While Deitch reports that most of the buying was done by U.S. collectors, the gallery also sold works to collectors from Austria, Belgium, England, Germany, Italy, Japan and Taiwan, many of them new to the gallery.

“That is what you really hope for at an art fair,” says Deitch. “The whole point is to meet new people, and about half our sales were to people we’ve never done business with before.” Among younger artists whose works were shown and sold by the gallery were Micah Ganske, Elizabeth Neel and Kehinde Wiley.

Younger Artists Ride Wave of Demand

David Nash, of Mitchell-Innes & Nash, told ARTnewsletter his gallery sold 45 works during the course of the fair and several others after the close. “It was very successful,” notes Nash, particularly in terms of younger artists, including 15 pieces by Enoc Perez and works by Chris Martin, Martha Rosler and Norbert Schwontkowski. Prices ranged from about $100,000/300,000. The gallery also sold works by more established artists, among them Roy Lichtenstein and Pablo Picasso.
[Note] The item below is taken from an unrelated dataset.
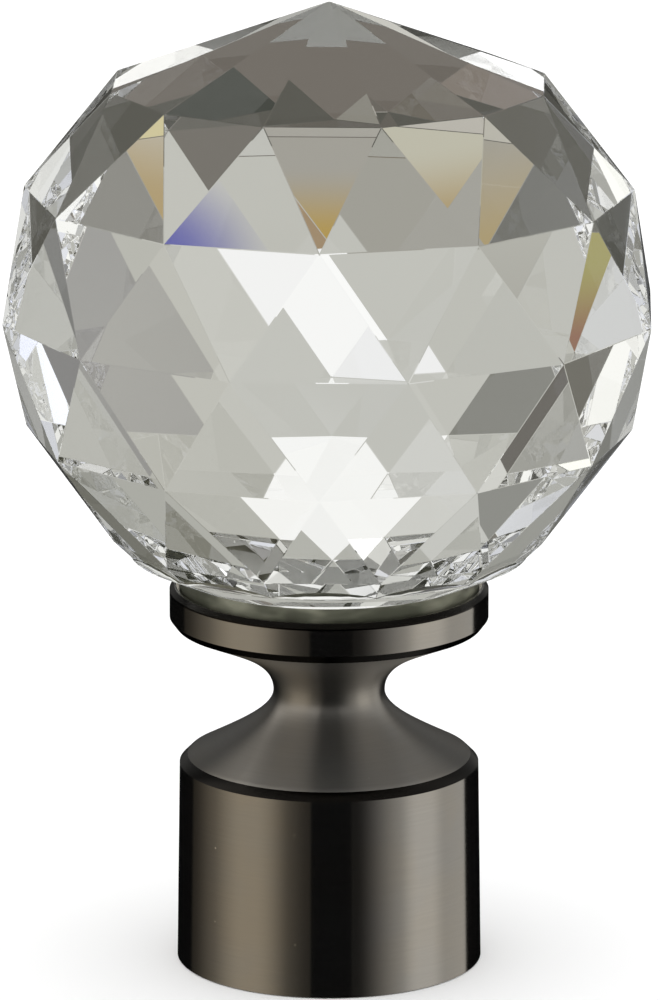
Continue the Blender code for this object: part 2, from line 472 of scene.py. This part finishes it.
def make_socket():
    """The metal part, turned finely from its profile."""
    shape = bmesh.new()
    profile = [shape.verts.new((radius, 0.0, height)) for radius, height in socket_profile()]
    edges = [shape.edges.new(pair) for pair in zip(profile, profile[1:])]
    bmesh.ops.spin(
        shape,
        geom=profile + edges,
        axis=(0.0, 0.0, 1.0),
        cent=(0.0, 0.0, 0.0),
        steps=TURNED_STEPS,
        angle=2 * math.pi,
        use_merge=True,
    )
    bmesh.ops.remove_doubles(shape, verts=shape.verts, dist=WELD_DISTANCE)
    bmesh.ops.recalc_face_normals(shape, faces=shape.faces)
    for face in shape.faces:
        face.smooth = True
    mesh = bpy.data.meshes.new("metal_socket_turned")
    shape.to_mesh(mesh)
    shape.free()
    mesh.set_sharp_from_angle(angle=TURNED_CORNER_ANGLE)
    socket = link("metal_socket_turned", mesh, metal_material())
    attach(socket, "root")
    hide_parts("metal_socket")


# The studio as the crystal sees it. Each card lies over those before it: where its middle is (degrees round
# from the camera, with 180 behind the finial, and degrees above level), how far it reaches each way from
# there, how soft its edge is, and the tone that it shows as, from 0 to 255 with more for a brighter light.
# Most tones were read from the photo, each off a facet that looks at the card. Both lists are one shader:
# these are 78 cards, and with 86 the whole picture came out black
GLASS_STUDIO = (
    # The room and the two big side lights
    {"at": (180, 0), "half": (400, 200), "soft": 0.1, "tone": (175, 175, 169)},
    {"at": (65, -2), "half": (50, 60), "soft": 0.08, "tone": (243, 243, 239)},
    {"at": (295, 0), "half": (48, 58), "soft": 0.08, "tone": (222, 224, 231)},
    # Bars across the side lights, which give the ball its contrast from the sides and the back
    {"at": (83, 0), "half": (7, 62), "soft": 0.15, "tone": (146, 146, 141)},
    {"at": (68, 37), "half": (34, 6), "soft": 0.25, "tone": (158, 158, 153)},
    {"at": (72, -36), "half": (30, 6), "soft": 0.25, "tone": (140, 139, 133)},
    {"at": (275, 0), "half": (7, 60), "soft": 0.15, "tone": (150, 151, 154)},
    {"at": (306, 40), "half": (32, 6), "soft": 0.25, "tone": (150, 150, 150)},
    # The backdrop, paler in its middle and to one side
    {"at": (180, 5), "half": (44, 42), "soft": 0.4, "tone": (176, 176, 169)},
    {"at": (180, -6), "half": (17, 16), "round": True, "soft": 0.5, "tone": (188, 188, 182)},
    {"at": (198, 15), "half": (6, 11), "soft": 0.3, "tone": (200, 200, 195)},
    # Uneven places on the backdrop, most of them greyer
    {"at": (144, -3), "half": (13, 12), "round": True, "soft": 0.4, "tone": (137, 136, 135)},
    {"at": (141, 31), "half": (18, 9), "soft": 0.2, "tone": (133, 132, 122)},
    {"at": (197, -25), "half": (14, 5.5), "soft": 0.25, "tone": (149, 147, 139)},
    {"at": (184, -30), "half": (9, 2.2), "soft": 0.3, "tone": (153, 150, 142)},
    {"at": (222, 13), "half": (8, 7), "round": True, "soft": 0.4, "tone": (143, 143, 137)},
    {"at": (236, -4), "half": (8, 7), "round": True, "soft": 0.3, "tone": (188, 189, 187)},
    {"at": (207, 15.4), "half": (2.2, 1.5), "soft": 0.2, "tone": (143, 143, 138)},
    # Dark flags behind at one side, and low at both sides
    {"at": (205.5, 2), "half": (3, 1.8), "soft": 0.2, "tone": (116, 116, 109)},
    {"at": (207.6, 3), "half": (1.4, 1.2), "soft": 0.1, "tone": (81, 78, 73)},
    {"at": (220, -2.5), "half": (3, 2.5), "soft": 0.3, "tone": (69, 68, 59)},
    {"at": (131, -28), "half": (19, 10), "soft": 0.2, "tone": (90, 89, 82)},
    {"at": (234, -28), "half": (24, 11), "soft": 0.25, "tone": (84, 84, 78)},
    # The dark table top with its far edge and some spots, and the light straight below
    {"at": (180, -48.5), "half": (72, 18), "soft": 0.012, "tone": (76, 75, 68)},
    {"at": (180, -33.5), "half": (17, 2.9), "soft": 0.03, "tone": (90, 86, 79)},
    {"at": (181, -55), "half": (52, 9), "soft": 0.2, "tone": (107, 101, 94)},
    {"at": (204, -45), "half": (4, 3), "soft": 0.3, "tone": (103, 98, 89)},
    {"at": (157.5, -46), "half": (4, 3), "round": True, "soft": 0.3, "tone": (58, 61, 55)},
    {"at": (172.4, -38), "half": (1.5, 1.5), "round": True, "soft": 0.3, "tone": (180, 180, 174)},
    {"at": (180.6, -41.5), "half": (2, 1.5), "round": True, "soft": 0.3, "tone": (160, 157, 149)},
    {"at": (198, -43.8), "half": (1.2, 1.2), "round": True, "soft": 0.3, "tone": (178, 174, 165)},
    {"at": (180, -79), "half": (400, 14), "soft": 0.1, "tone": (205, 205, 200)},
    # The bright glow behind the ball, and the tall window above it
    {"at": (180, -13), "half": (13, 6), "tilt": 30, "round": True, "soft": 0.25, "tone": (233, 233, 233)},
    {"at": (180, -13), "half": (6, 5), "tilt": 30, "round": True, "soft": 0.4, "tone": (244, 244, 243)},
    {"at": (180, 11.5), "half": (11, 8.5), "soft": 0.08, "tone": (242, 242, 240)},
    {"at": (178, 32), "half": (4.5, 12.5), "soft": 0.1, "tone": (244, 244, 242)},
    # Small reflectors and shades that single facets pick out
    {"at": (171.1, 29), "half": (2, 2.5), "round": True, "soft": 0.2, "tone": (250, 250, 249)},
    {"at": (189.2, 29), "half": (2, 2.5), "round": True, "soft": 0.2, "tone": (243, 243, 240)},
    {"at": (175.7, 41.6), "half": (2.5, 2), "round": True, "soft": 0.3, "tone": (290, 290, 290)},
    {"at": (140.2, -14.2), "half": (3, 2.5), "round": True, "soft": 0.4, "tone": (122, 122, 120)},
    {"at": (221.6, -49.4), "half": (5, 4), "round": True, "soft": 0.4, "tone": (126, 117, 108)},
    {"at": (295.5, -25.8), "half": (4, 4), "round": True, "soft": 0.4, "tone": (280, 286, 316)},
    {"at": (146.4, -23.5), "half": (5, 4), "soft": 0.4, "tone": (110, 109, 103)},
    {"at": (129.4, 29.8), "half": (5, 5), "round": True, "soft": 0.5, "tone": (160, 160, 152)},
    {"at": (188.5, -37.6), "half": (2, 1.3), "round": True, "soft": 0.3, "tone": (153, 152, 144)},
    {"at": (209.4, -42.1), "half": (1.6, 1.6), "round": True, "soft": 0.3, "tone": (178, 175, 164)},
    {"at": (151.3, -42.9), "half": (0.9, 0.9), "round": True, "soft": 0.3, "tone": (196, 186, 140)},
    {"at": (192.1, -44.2), "half": (1.8, 1.2), "round": True, "soft": 0.3, "tone": (130, 127, 117)},
    {"at": (207.1, -64), "half": (3, 2.5), "round": True, "soft": 0.3, "tone": (228, 226, 218)},
    {"at": (101, -56.7), "half": (4, 3), "round": True, "soft": 0.4, "tone": (314, 313, 310)},
    {"at": (119, -35.5), "half": (2, 2), "round": True, "soft": 0.4, "tone": (290, 291, 280)},
    {"at": (264, -52.6), "half": (4, 3), "round": True, "soft": 0.4, "tone": (345, 345, 345)},
    {"at": (302, -11), "half": (5, 5), "round": True, "soft": 0.4, "tone": (286, 292, 312)},
    {"at": (331, 4.6), "half": (3, 3), "round": True, "soft": 0.4, "tone": (270, 270, 264)},
    {"at": (342, 3), "half": (3, 3), "round": True, "soft": 0.4, "tone": (305, 306, 308)},
    # Tinted glints, where the real crystal splits the light at these edges
    {"at": (180.3, -30.5), "half": (1.6, 0.28), "soft": 0.9, "tone": (168, 140, 66)},
    {"at": (171.7, -24.8), "half": (0.8, 0.6), "round": True, "soft": 0.6, "tone": (150, 128, 98)},
    {"at": (195, -31.2), "half": (5, 0.75), "soft": 0.3, "tone": (180, 177, 160)},
    {"at": (195, -31.9), "half": (5, 0.3), "soft": 0.9, "tone": (160, 138, 92)},
    {"at": (204.2, -30.3), "half": (2.5, 0.6), "soft": 0.9, "tone": (160, 140, 92)},
    {"at": (155.9, -30.6), "half": (2.5, 0.5), "soft": 0.9, "tone": (158, 136, 88)},
    {"at": (165.6, -21.7), "half": (0.7, 0.5), "round": True, "soft": 0.6, "tone": (66, 68, 150)},
    {"at": (219, -14.1), "half": (0.9, 0.8), "soft": 0.4, "tone": (146, 140, 76)},
    {"at": (218.6, -14.5), "half": (0.7, 0.35), "soft": 0.9, "tone": (124, 72, 58)},
)

# The studio as the metal's and the crystal's surfaces mirror it
MIRROR_STUDIO = (
    # The dark room, the ceiling, and the light at the right in three layers
    {"at": (180, 0), "half": (400, 200), "soft": 0.1, "tone": (3, 3, 3)},
    {"at": (180, 80), "half": (400, 16), "soft": 0.3, "tone": (150, 149, 146)},
    {"at": (72.5, 0), "half": (55.5, 62), "soft": 0.01, "tone": (38, 37, 34)},
    {"at": (98, 0), "half": (52, 62), "soft": 0.5, "tone": (235, 231, 222)},
    {"at": (78, 0), "half": (14, 62), "soft": 0.6, "tone": (272, 267, 256)},
    # The warmer light at the left, in three layers
    {"at": (288.5, 0), "half": (57.5, 62), "soft": 0.01, "tone": (64, 60, 52)},
    {"at": (290, 0), "half": (36, 62), "soft": 0.6, "tone": (162, 153, 136)},
    {"at": (295, 0), "half": (20, 62), "soft": 0.75, "tone": (222, 209, 186)},
    # The dark behind the finial, with the backdrop's light over it
    {"at": (179.5, -38), "half": (51.5, 38), "soft": 0.015, "tone": (2, 2, 2)},
    {"at": (180, 34), "half": (50, 34), "soft": 0.4, "tone": (112, 111, 108)},
    # Higher up, where the satin neck mirrors it most: brighter sides and a dim front
    {"at": (72.5, 48), "half": (54, 34), "soft": 0.2, "tone": (228, 226, 221)},
    {"at": (287.5, 48), "half": (54, 34), "soft": 0.2, "tone": (290, 286, 278)},
    {"at": (0, 48), "half": (18, 30), "soft": 0.3, "tone": (195, 194, 190)},
    {"at": (360, 48), "half": (18, 30), "soft": 0.3, "tone": (195, 194, 190)},
)

# The share of light that crosses the crystal's two surfaces, and how bright the white surround is
GLASS_SHARE = 0.91
SURROUND_LIGHT = 1.4


def linear(tone):
    """A tone as the light that shows it, by the usual curve of a screen."""
    share = tone / 255
    return ((share + 0.055) / 1.055) ** 2.4 if share > 0.04045 else share / 12.92


def studio_light(tree, place, cards, share):
    """The light of a list of cards in one direction, made up for what the surface doesn't let through."""
    total = (0.0, 0.0, 0.0, 1.0)
    for card in cards:
        reach = (*card["half"], 1.0)
        turn = (0.0, 0.0, math.radians(card.get("tilt", 0.0)))
        settings = {"Vector": place, "Location": (*card["at"], 0.0), "Rotation": turn, "Scale": reach}
        offset = tree.add("ShaderNodeMapping", settings, vector_type="TEXTURE").outputs[0]
        if card.get("round"):
            away = tree.add("ShaderNodeVectorMath", {0: offset}, operation="LENGTH").outputs["Value"]
        else:
            sides = tree.add("ShaderNodeVectorMath", {0: offset}, operation="ABSOLUTE").outputs[0]
            parts = tree.add("ShaderNodeSeparateXYZ", {0: sides}).outputs
            away = tree.maths("MAXIMUM", parts[0], parts[1])
        mask = tree.ramp(away, 1 - card["soft"], 1 + card["soft"], 1.0, 0.0)
        light = (*(linear(tone) / share for tone in card["tone"]), 1.0)
        inputs = {"Factor": mask, 6: total, 7: light}
        total = tree.add("ShaderNodeMix", inputs, data_type="RGBA").outputs[2]
    return total


def make_world():
    """The studio: cards seen through the glass, cards that it and the metal mirror, and white elsewhere."""
    world = bpy.data.worlds.new("studio")
    world.use_nodes = True
    bpy.context.scene.world = world
    tree = Tree(world.node_tree)
    tree.tree.nodes.clear()
    _, level, right = camera_directions()
    direction = tree.add("ShaderNodeTexCoord").outputs["Generated"]
    across = tree.dot(direction, right)
    behind = tree.dot(direction, -level)
    height = tree.dot(direction, (0.0, 0.0, 1.0))
    # The turn is zero behind the finial, so that 180 is added to start it at the camera
    turn = tree.maths("DEGREES", tree.maths("ARCTAN2", tree.maths("MULTIPLY", across, -1.0), behind))
    bearing = tree.maths("ADD", turn, 180.0)
    up = tree.maths("DEGREES", tree.maths("ARCSINE", height))
    place = tree.add("ShaderNodeCombineXYZ", {0: bearing, 1: up}).outputs[0]
    through = studio_light(tree, place, GLASS_STUDIO, GLASS_SHARE)
    mirrored = studio_light(tree, place, MIRROR_STUDIO, 1.0)
    path = tree.add("ShaderNodeLightPath")
    white = (SURROUND_LIGHT, SURROUND_LIGHT, SURROUND_LIGHT, 1.0)
    shown = tree.add("ShaderNodeBackground", {"Color": white}).outputs[0]
    for ray, light in (("Is Glossy Ray", mirrored), ("Is Transmission Ray", through)):
        other = tree.add("ShaderNodeBackground", {"Color": light}).outputs[0]
        shown = tree.add("ShaderNodeMixShader", {0: path.outputs[ray], 1: shown, 2: other}).outputs[0]
    tree.add("ShaderNodeOutputWorld", {"Surface": shown})


def set_light_paths():
    """How far light is followed, and plain tones in the picture."""
    cycles = bpy.context.scene.cycles
    cycles.max_bounces = LIGHT_BOUNCES
    cycles.transmission_bounces = LIGHT_BOUNCES
    cycles.glossy_bounces = LIGHT_BOUNCES
    cycles.caustics_reflective = True
    cycles.caustics_refractive = True
    view = bpy.context.scene.view_settings
    view.view_transform = "Standard"
    view.look = "None"


make_camera()
make_world()
make_floor()
make_crystal()
make_socket()
set_light_paths()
Alexander told ARTnewsletter that the gallery’s sales “in general were not as crazy as last year, but we’re quite happy—it was more measured.” Among Alexander and Bonin’s sales: a painting by Stefan Kürten that fetched $62,000, and a sculpture by Columbian Doris Salcedo that took $750,000.

“Business was tremendous,” Tim Blum, a partner of Blum & Poe, Los Angeles, told ARTnewsletter, adding that his gallery sold “everything we brought and more.” Hung on the outer wall of the booth, site-specific, 10-by-10-foot clocks by Tatzu Nishi (b. 1960)—a Japanese artist whose first-ever solo show was held at the gallery in the fall—sold for about $35,000. Two paintings by Takashi Murakami, whose current high-profile retrospective at The Museum of Contemporary Art (MOCA), Los Angeles, runs through next Feb. 11, fell for approximately $125,000 and $200,000, Blum reports.

Echoing numerous other dealers, Alexandre Gabriel, director of Galeria Fortes Vilaça, Sao Paulo, Brazil, called the sixth edition of the fair the best yet and noted strong demand from private U.S. collectors. Sales included works by Brazilian artist Ernesto Neto and drawings by the collective Los Carpinteros. A sculptural piece by Nuno Ramos took $32,000, Gabriel says.

The exception to private buying, the gallerist notes, was the sale of two works by Vik Muniz, for $60,000 apiece, to the Albright-Knox Art Gallery, Buffalo, N.Y., and the Musée des Beaux-Arts de Montreal.